DC pension default investments explained

Default funds are a critical component of DC pension schemes and there are key factors employers must consider in their strategy


  • There is no single definition of a default fund.
  • Investment strategy is as, if not more, important than asset allocation.
  • Nest is expected to become a benchmark pension scheme, particularly on charges.


A default investment option is the fund or funds into which employers automatically put employees who do not make an active choice about where to invest their money in a defined contribution (DC) pension scheme.

There is no such thing as a typical default option because fund types vary widely between employers. It was this realisation that prompted the National Association of Pension Funds (NAPF) to review how its 2012 Annual survey allowed participants to describe their scheme’s default investment option.

Mel Duffield, head of research at the NAPF, says: “In last year’s survey, 83% of members described their default fund as a lifestyle fund while 8% said they were using balanced or managed approaches, with 3% using target date funds. [This year] we tried to be more specific about what default funds are.”

The survey lists five fund types: passive tracker, which typically tracks a particular index, such as the UK FTSE All-Share; multi-asset fund (excluding diversified growth funds), which can invest in a range of assets including commercial property and commodities; diversified growth fund, which tends to invest in various asset classes and sometimes uses a range of fund managers; absolute return, which seeks to deliver positive returns to investors above those they may have received from their bank account irrespective of market conditions; and bespoke solution.

However, Duffield says the terms are not used in a mutually exclusive way.


Traditionally, default funds have been invested primarily in equities during the accumulation stage of the investment cycle, when members are building their retirement savings. Funds are then switched to less-risky assets, such as bonds, during the decumulation stage, typically five or 10 years before an employee’s retirement, to protect against any adverse risks to their savings, such as equity market volatility.

This is known as life styling, although some employers use the term interchangeably to describe their fund type. It is also dismissed by many pension advisers as too crude an instrument to reflect the economic climate.

Target date funds are increasingly popular as default options because they target a specific investment end date, usually an employee’s retirement date.


In December, industry trade bodies, including the NAPF and the Association of British Insurers, revealed a code of conduct they want employers to follow that requires the disclosure of workplace pension charges.

Professor Debbie Harrison, senior visiting fellow at Cass Business School, says: “There are annual management charges (AMCs) of between 1.5% and 3.4%, and that is bad.”
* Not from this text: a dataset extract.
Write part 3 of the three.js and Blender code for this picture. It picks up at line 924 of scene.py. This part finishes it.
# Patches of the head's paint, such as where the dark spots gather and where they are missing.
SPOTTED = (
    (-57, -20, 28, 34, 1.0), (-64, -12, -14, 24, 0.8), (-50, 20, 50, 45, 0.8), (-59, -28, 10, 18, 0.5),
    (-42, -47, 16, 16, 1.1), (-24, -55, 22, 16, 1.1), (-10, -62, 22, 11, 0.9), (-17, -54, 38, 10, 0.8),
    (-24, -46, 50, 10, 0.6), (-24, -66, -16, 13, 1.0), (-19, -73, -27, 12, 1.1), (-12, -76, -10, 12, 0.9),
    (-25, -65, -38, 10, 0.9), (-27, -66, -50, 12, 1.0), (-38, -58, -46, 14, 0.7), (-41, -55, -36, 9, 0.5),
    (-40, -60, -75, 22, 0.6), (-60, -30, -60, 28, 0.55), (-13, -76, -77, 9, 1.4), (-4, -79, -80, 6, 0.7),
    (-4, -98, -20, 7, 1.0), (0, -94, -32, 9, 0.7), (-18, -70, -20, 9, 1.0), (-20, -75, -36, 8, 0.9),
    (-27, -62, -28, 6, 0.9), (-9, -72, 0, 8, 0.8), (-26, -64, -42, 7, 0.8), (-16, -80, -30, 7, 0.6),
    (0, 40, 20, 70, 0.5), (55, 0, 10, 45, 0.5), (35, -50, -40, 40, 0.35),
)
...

New types of scheme designed to comply with auto-enrolment tend to have lower charges. For example, the national employment savings trust (Nest) has an AMC of 0.3%, and The People’s Pension from B&CE has a flat-rate AMC of 0.5%. Harrison adds: “Whatever the charges, transparency is key.”


The Department for Work and Pensions (DWP) requires a three-yearly review of default funds, looking at the design, performance and continued suitability of the default option.

Harrison says employers must ensure any governance boards they use are fit for purpose. “A big corporate may have a big trustee board, but not a lot [of trustees] know a lot about DC, so it’s important to embed governance.”


Many pension advisers expect Nest to become a benchmark for future schemes, particularly on charges. But Henry Tapper, director at First Actuarial, says: “The Nest approach takes all the risk out that it can, which to us is wrong.”

Nest starts new investors on a foundation phase of about five years, during which it seeks returns only to match inflation.

Chris Wagstaff, client director, executive education at Cass Business School, says: “People will probably be a little more conservative than in the past. They don’t want to be accused of taking money off people who haven’t necessarily given them consent.”